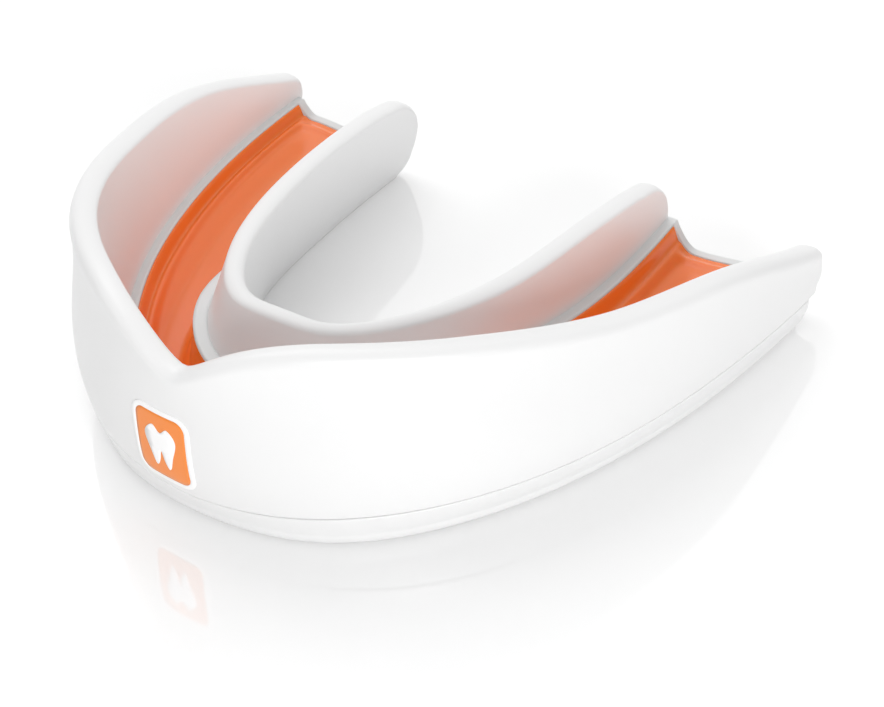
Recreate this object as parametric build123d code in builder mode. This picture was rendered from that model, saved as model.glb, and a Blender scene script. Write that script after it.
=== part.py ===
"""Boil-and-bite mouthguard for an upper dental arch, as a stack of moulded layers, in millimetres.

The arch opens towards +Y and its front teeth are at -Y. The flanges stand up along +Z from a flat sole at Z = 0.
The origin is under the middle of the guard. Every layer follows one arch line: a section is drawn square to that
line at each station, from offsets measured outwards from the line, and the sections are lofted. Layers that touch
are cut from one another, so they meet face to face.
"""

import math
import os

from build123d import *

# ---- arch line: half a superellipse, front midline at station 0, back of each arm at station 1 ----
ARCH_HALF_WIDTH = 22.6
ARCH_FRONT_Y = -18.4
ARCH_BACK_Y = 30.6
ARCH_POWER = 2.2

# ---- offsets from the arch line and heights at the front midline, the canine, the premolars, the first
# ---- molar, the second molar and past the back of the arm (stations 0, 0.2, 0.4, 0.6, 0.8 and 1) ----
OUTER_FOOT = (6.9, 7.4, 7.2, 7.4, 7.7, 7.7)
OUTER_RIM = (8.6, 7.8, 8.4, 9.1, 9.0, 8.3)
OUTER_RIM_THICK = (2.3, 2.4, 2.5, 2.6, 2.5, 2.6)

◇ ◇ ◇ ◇

**GOAL OF THE EXERCISE:** Identify all lines where the word "from" shows up. Copy them.

**ANSWER TO THE PROBLEM:**
Recreate this object as parametric build123d code in builder mode. This picture was rendered from that model, saved as model.glb, and a Blender scene script. Write that script after it.
The arch opens towards +Y and its front teeth are at -Y. The flanges stand up along +Z from a flat sole at Z = 0.
line at each station, from offsets measured outwards from the line, and the sections are lofted. Layers that touch
are cut from one another, so they meet face to face.
from build123d import *
# ---- offsets from the arch line and heights at the front midline, the canine, the premolars, the first